**Information provided:**

━━━━━━

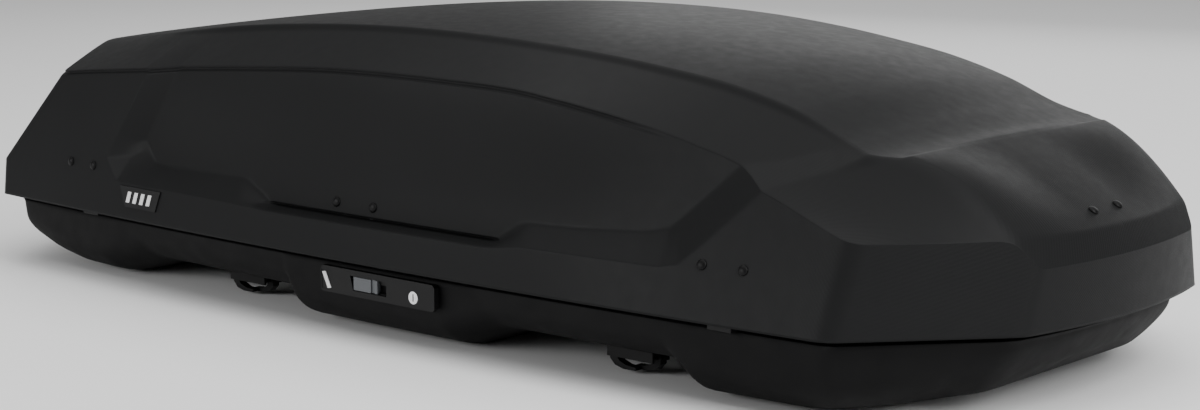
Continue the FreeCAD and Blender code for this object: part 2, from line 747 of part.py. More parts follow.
def lifter_arm(x0, x1, pivot_z, bore):
    """Arm from a pivot on the middle plane to the elbow."""
    elbow_y, elbow_z = elbow()
    along = Vector(0, elbow_y, elbow_z - pivot_z).normalize()
    across = Vector(0, -along.z, along.y)
    start = Vector(x0, 0, pivot_z)
    end = Vector(x0, elbow_y, elbow_z)
    outline = [start + across * 9, end + across * 7, end - across * 7, start - across * 9]
    arm = prism([tuple(p) for p in outline], (x1 - x0, 0, 0))
    eye = Part.makeCylinder(13, x1 - x0, start, Vector(1, 0, 0))
    tip = Part.makeCylinder(9, x1 - x0, end, Vector(1, 0, 0))
    hole = Part.makeCylinder(bore, 20, start - Vector(5, 0, 0), Vector(1, 0, 0))
    slot_start = start + along * 40
    slot_end = start + along * 170
    slot = prism([tuple(slot_start + across * 3), tuple(slot_end + across * 2),
                  tuple(slot_end - across * 2), tuple(slot_start - across * 3)], (x1 - x0, 0, 0))
    return cut(fuse([arm, eye, tip]), [hole, slot])


BUSH_R = 7.0
DISC_R = 13.0
DISC_X = (881.0, 883.2)


def pivot_bush(barrel_x, length, z):
    """Steel bush with a friction disc that lies between the two arms' planes."""
    barrel = cylinder(BUSH_R, length, (barrel_x, 0, z), (1, 0, 0))
    disc = cylinder(DISC_R, DISC_X[1] - DISC_X[0], (DISC_X[0], 0, z), (1, 0, 0))
    bore = cylinder(PIN_R + RUN_CLEARANCE, 40, (barrel_x - 10, 0, z), (1, 0, 0))
    return fuse([barrel, disc]).cut(bore)


def make_lid_bush():
    """Bush of the upper pivot, with a thrust collar on its inner end."""
    collar = cylinder(DISC_R, COLLAR_LENGTH, (COLLAR_X, 0, LIFTER_LID_Z), (1, 0, 0))
    bore = cylinder(PIN_R + RUN_CLEARANCE, 40, (COLLAR_X - 10, 0, LIFTER_LID_Z), (1, 0, 0))
    return fuse([pivot_bush(COLLAR_X + COLLAR_LENGTH, 6.5, LIFTER_LID_Z), collar.cut(bore)])


def make_lower_arm():
    elbow_y, elbow_z = elbow()
    arm = lifter_arm(884, 888, LIFTER_BASE_Z, BUSH_R + RUN_CLEARANCE)
    stub = cylinder(4.0, 3.4, (880.6, elbow_y, elbow_z), (1, 0, 0))
    return fuse([arm, stub])


def make_upper_arm():
    return lifter_arm(876, 880, LIFTER_LID_Z, BUSH_R + RUN_CLEARANCE)


def make_lifter_spring():
    """Torsion spring round the lower pivot, as close-wound turns."""
    turns = []
    for step in range(2):
        centre = Vector(890.2 + 3.1 * step, 0, LIFTER_BASE_Z)
        turns.append(Part.makeTorus(10.0, 1.4, centre, Vector(1, 0, 0)))
    return turns


# ---------------------------------------------------------------- crossbar clamps
JAW_PIVOT_X = 30.0
JAW_PIVOT_Z = 24.0


def clamp_housing(x, y):
    """Housing that hangs under the floor and slides along its slot."""
    cheeks = box(x - 38, x + 38, y - 17, y + 17, 20, CHANNEL_Z - FACE_GAP)
    cheeks = cheeks.cut(box(x - 40, x + 40, y - 13, y + 13, 10, 30))
    neck = box(x - 16, x + 16, y - 9.5, y + 9.5, 29, FLOOR_Z + 1)
    flange = box(x - 32, x + 32, y - 20, y + 20, FLOOR_Z + FACE_GAP, FLOOR_Z + 4)
    pins = [cylinder(3.0, 30, (x + step, y - 15, JAW_PIVOT_Z), (0, 1, 0))
            for step in (-JAW_PIVOT_X, JAW_PIVOT_X)]
    housing = fuse([cheeks, neck, flange] + pins)
    return housing.cut(cylinder(4.0 + RUN_CLEARANCE, 40, (x, y, 20), (0, 0, 1)))


def clamp_knob(x, y):
    """Torque knob inside the box, on the clamp's spindle."""
    base = FLOOR_Z + 4 + FACE_GAP
    disc = cylinder(27, 20, (x, y, base), (0, 0, 1))
    lobes = []
    for step in range(6):
        angle = math.radians(60 * step)
        spot = (x + 31 * math.cos(angle), y + 31 * math.sin(angle), base - 1)
        lobes.append(cylinder(8, 24, spot, (0, 0, 1)))
    cap = cylinder(17, 6, (x, y, base + 19), (0, 0, 1))
    spindle = cylinder(4.0, base - 27, (x, y, 27.5), (0, 0, 1))
    return fuse([cut(disc, lobes), cap, spindle])


def clamp_jaw(x, y, sign):
    """Curved jaw; the two jaws of a clamp overlap side by side at their tips."""
    y0, y1 = (0.3, 12.0) if sign > 0 else (-12.0, -0.3)
    outline = [(33, 29), (38, 24), (37, 16), (29, 8), (15, 4.5), (-6, 5), (-6, 9),
               (10, 10), (21, 14), (26, 20), (27, 29)]
    points = [(x + sign * px, y + y0, pz) for px, pz in outline]
    jaw = prism(points, (0, y1 - y0, 0))
    ring = cylinder(6.0, y1 - y0, (x + sign * JAW_PIVOT_X, y + y0, JAW_PIVOT_Z), (0, 1, 0))
    hole = cylinder(3.0 + RUN_CLEARANCE, 40, (x + sign * JAW_PIVOT_X, y - 20, JAW_PIVOT_Z), (0, 1, 0))
    return fuse([jaw, ring]).cut(hole)


# ---------------------------------------------------------------- write every node
def write_lid():
    save("lid_shell", make_lid_shell())
    save("side_rivets", make_side_rivets())
    save("end_rivets", make_end_rivets())
    for side, sign in SIDES:
        save(side + "_hinge_brackets", [flip_side(hinge_bracket(x), sign) for x in HINGE_X])
        save(side + "_hinge_pins", [flip_side(hinge_pin(x), sign) for x in HINGE_X])
        save(side + "_badge", flip_side(make_badge(), sign))
        save(side + "_badge_bars", [flip_side(bar, sign) for bar in make_badge_bars()])


def write_base():
    save("base_pan", make_base_pan())
    saddles = []
    screws = []
    for side, sign in SIDES:
        saddles += [flip_side(hinge_saddle(x), sign) for x in HINGE_X]
        for x_mid in HINGE_X:
            for step in (-SCREW_STEP, SCREW_STEP):
                screws.append(flip_side(saddle_screw(x_mid + step), sign))
        stiffener = floor_stiffener().translated(Vector(0, sign * 170, 0))
        save(side + "_floor_stiffener", stiffener)
        save(side + "_lock_housing", flip_side(make_lock_housing(), sign))
        save(side + "_lock_slider", flip_side(make_lock_slider(), sign))
        save(side + "_lock_marker", flip_side(make_lock_marker(), sign))
        save(side + "_key_cylinder", flip_side(make_key_cylinder(), sign))
        save(side + "_lock_rod", flip_side(make_lock_rod(), sign))
    save("hinge_saddles", saddles)
    save("saddle_screws", screws)


def write_lifters():
    for end, sign in ENDS:
        save(end + "_lifter_lid_bracket", make_lifter_lid_bracket(sign))
        save(end + "_lifter_base_bracket", flip_end(make_lifter_base_bracket(), sign))
        save(end + "_lifter_base_bush", flip_end(pivot_bush(882.5, 6.5, LIFTER_BASE_Z), sign))
        save(end + "_lifter_lid_bush", flip_end(make_lid_bush(), sign))
        save(end + "_lifter_lower_arm", flip_end(make_lower_arm(), sign))
        save(end + "_lifter_upper_arm", flip_end(make_upper_arm(), sign))
        save(end + "_lifter_spring", [flip_end(turn, sign) for turn in make_lifter_spring()])


def write_clamps():
    for name, x, y in clamp_places():
        save(name + "_clamp_housing", clamp_housing(x, y))
        save(name + "_clamp_knob", clamp_knob(x, y))
        save(name + "_clamp_front_jaw", clamp_jaw(x, y, 1))
        save(name + "_clamp_rear_jaw", clamp_jaw(x, y, -1))


write_lid()
write_base()
write_lifters()
write_clamps()
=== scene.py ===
"""Looks of the roof cargo box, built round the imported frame. Metres, row frame."""

import json
import math

import bmesh
import bpy
import numpy as np
from mathutils import Matrix, Vector
from mathutils.bvhtree import BVHTree


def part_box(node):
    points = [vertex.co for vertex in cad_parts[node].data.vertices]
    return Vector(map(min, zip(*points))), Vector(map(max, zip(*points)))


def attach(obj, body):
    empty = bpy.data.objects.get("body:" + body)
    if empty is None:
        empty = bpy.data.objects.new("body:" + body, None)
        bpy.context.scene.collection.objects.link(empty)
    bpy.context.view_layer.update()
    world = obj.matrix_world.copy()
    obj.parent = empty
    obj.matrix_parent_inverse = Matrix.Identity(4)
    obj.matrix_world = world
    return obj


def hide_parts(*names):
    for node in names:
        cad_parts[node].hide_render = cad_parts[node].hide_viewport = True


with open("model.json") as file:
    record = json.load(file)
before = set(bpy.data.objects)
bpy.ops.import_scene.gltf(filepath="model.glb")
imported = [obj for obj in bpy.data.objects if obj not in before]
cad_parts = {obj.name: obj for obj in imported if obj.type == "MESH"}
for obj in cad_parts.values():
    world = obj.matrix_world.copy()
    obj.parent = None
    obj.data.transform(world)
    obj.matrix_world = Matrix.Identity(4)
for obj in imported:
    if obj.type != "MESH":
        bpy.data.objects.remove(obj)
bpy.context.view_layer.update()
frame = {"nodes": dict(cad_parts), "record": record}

# ---------------------------------------------------------------- sizes from the frame
lid_low, lid_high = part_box("lid_shell")
HALF_LENGTH = lid_high.x
HALF_WIDTH = lid_high.y
SEAM_Z = lid_low.z
ROOF_Z = lid_high.z
SKIRT_TOP = SEAM_Z + 0.055
WALL = 0.0038

# plan of the lid skirt
PLAN_ROUNDING = 0.008
WIDEST_X = -0.042
SIDE_BOW = 0.0469
FRONT_CORNER_X = 0.770
FRONT_FACET_END = (0.924, 0.209)
REAR_CORNER_X = -0.827
REAR_FACET_END = (-0.925, 0.250)

# lean of the lid's walls, as run per rise, and the roundings where they meet
SIDE_LEAN = 0.15
QUARTER_LEAN = 0.21         # added along the front quarters
CORNER_LEAN = 0.03          # taken off again towards the front corners
FACET_LEAN = 0.160
END_LEAN = 0.02
REAR_LEAN = 0.83            # rear face, above the skirt
QUARTER_X = (0.30, 0.62)    # where the front quarters' lean grows
CORNER_X = (0.66, 0.77)
FACET_ROUNDING = 0.014
FRONT_ROUNDING = 0.004
REAR_ROUNDING = 0.010
REAR_SIDE_ROUNDING = 0.006

# hood: chamfer strip at the front end, lip where the crown starts
STRIP_LOW = 0.1855
STRIP_HIGH = 0.2165
STRIP_LEAN = 0.57           # run per rise of the strip
STRIP_START = 0.0015        # how far inside the front end it starts
STRIP_BACK = 0.018          # how far inside the front end the hood starts
LIP_X, LIP_Z = 0.771, 0.3085
FOLD_Y = 0.234
HOOD_SLOPES = (0.68, 1.15)  # steepness where the hood leaves the strip, middle and fold
HOOD_TURN_Y = (0.05, 0.21)  # where it turns from the one to the other
BEHIND_LIP_SLOPE = 0.3      # the hood's own surface, carried on behind the lip
FOLD_ROUNDING = 0.012
HOOD_BULGE = 0.011          # how far the fold bows above its straight chord
HOOD_CORNERS = ((0.777, 0.352, 0.220), (0.907, 0.205, STRIP_HIGH),
                (LIP_X, FOLD_Y, LIP_Z), (0.642, 0.341, 0.266))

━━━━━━

**Problem:** Extract only the lines from the line with "clamp_jaw(x, y, 1))" through the line with "for node in", keeping both end lines exactly as they are.

**Correct response:**
        save(name + "_clamp_front_jaw", clamp_jaw(x, y, 1))
        save(name + "_clamp_rear_jaw", clamp_jaw(x, y, -1))


write_lid()
write_base()
write_lifters()
write_clamps()
=== scene.py ===
"""Looks of the roof cargo box, built round the imported frame. Metres, row frame."""

import json
import math

import bmesh
import bpy
import numpy as np
from mathutils import Matrix, Vector
from mathutils.bvhtree import BVHTree


def part_box(node):
    points = [vertex.co for vertex in cad_parts[node].data.vertices]
    return Vector(map(min, zip(*points))), Vector(map(max, zip(*points)))


def attach(obj, body):
    empty = bpy.data.objects.get("body:" + body)
    if empty is None:
        empty = bpy.data.objects.new("body:" + body, None)
        bpy.context.scene.collection.objects.link(empty)
    bpy.context.view_layer.update()
    world = obj.matrix_world.copy()
    obj.parent = empty
    obj.matrix_parent_inverse = Matrix.Identity(4)
    obj.matrix_world = world
    return obj


def hide_parts(*names):
    for node in names:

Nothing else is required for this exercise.